Many within our little tribe insisted that church planting could restore our dwindling numbers, and even revitalize existing congregations who would parent new, daughter congregations.  This plan seemed explicitly biblical and patently apostolic to me then, and it still does now – healthy, biblical, new congregations and church networks DO reach new people and expand the Kingdom.  When I started out as a planter, however, most of us assumed that this growth potential would be largely connected to the new congregations’ ability to more nimbly and rapidly deploy progressive, attractional church methodology.  In other words, we would adapt to the emerging needs of unbelievers far more easily, having fewer sacred cows to kill along the way.

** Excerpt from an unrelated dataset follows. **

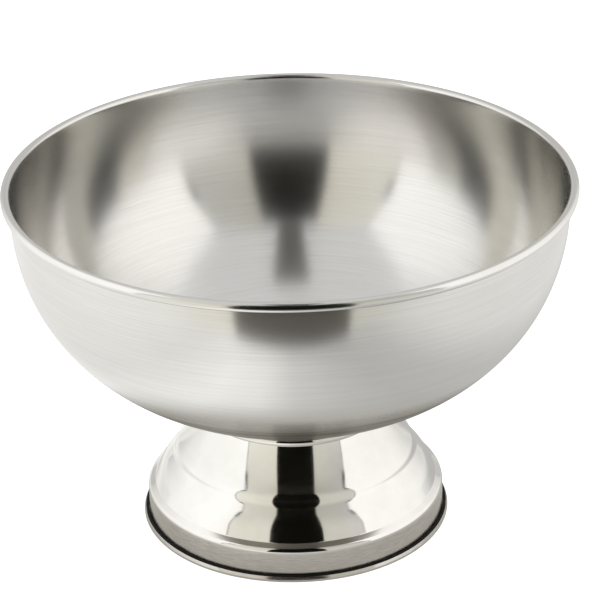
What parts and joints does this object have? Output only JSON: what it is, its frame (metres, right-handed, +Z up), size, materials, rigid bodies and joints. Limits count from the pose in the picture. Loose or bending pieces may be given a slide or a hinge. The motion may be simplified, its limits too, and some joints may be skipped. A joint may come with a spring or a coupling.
{
  "type": "pedestal ice bucket",
  "caption": "Wide stainless ice bowl with a rolled rim, bolted onto a hollow polished pedestal foot that stands on a base ring.",
  "frame": {"origin": "centre of the base, on the surface that the foot stands on", "axes": "+Z up along the axis of the bowl and foot, +X and +Y across it"},
  "size_m": [0.4, 0.4, 0.2599],
  "materials": {
    "satin_steel": "satin, brushed in circles",
    "polished_steel": "mirror polished",
    "plain_steel": "plain mill finish",
    "black_rubber": "matte black"
  },
  "bodies": {
    "root": {"bowl": "satin_steel", "pedestal_foot": "polished_steel", "base_ring": "polished_steel", "base_seal_ring": "black_rubber", "seat_gasket": "black_rubber", "boss_plate": "plain_steel", "mounting_stud": "plain_steel"},
    "washers": {"clamp_washer": "plain_steel", "spring_washer": "plain_steel"},
    "wing_nut": {"wing_nut": "plain_steel"}
  },
  "joints": [
    {"name": "nut_travel", "type": "slide", "parent": "root", "child": "washers", "axis": [0, 0, 1], "range_m": [-0.015, 0]},
    {"name": "nut_turn", "type": "hinge", "parent": "washers", "child": "wing_nut", "pos_m": [0, 0, 0.08], "axis": [0, 0, 1], "range_deg": [-4320, 0]}
  ],
  "couplings": [
    {"joint": "nut_turn", "follows": "nut_travel", "rad_per_m": 5026.5}
  ]
}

I can assure you that no one foisted this rationale on me explicitly or activistically.  All the appropriate reverence and spiritual language one would expect in churchmanship were judiciously injected along the way.  I heard no one openly advocating for a radical abandonment of the ordinary means of grace on which all believers have historically depended for sustenance (God’s Word, the sacraments, and prayer), nor did anyone imply that the true Church should no longer be marked by discipline, purity in proclamation, or right administration of the sacraments.  Rather, an excessive optimism about progressive methodology and focus on attractional church accoutrements steadily overshadowed our faith in such means.  This blind preference was instilled by the emphasis and tone of well-intentioned and hopeful people, not by any strategic rhetoric from jaded deconstructionists.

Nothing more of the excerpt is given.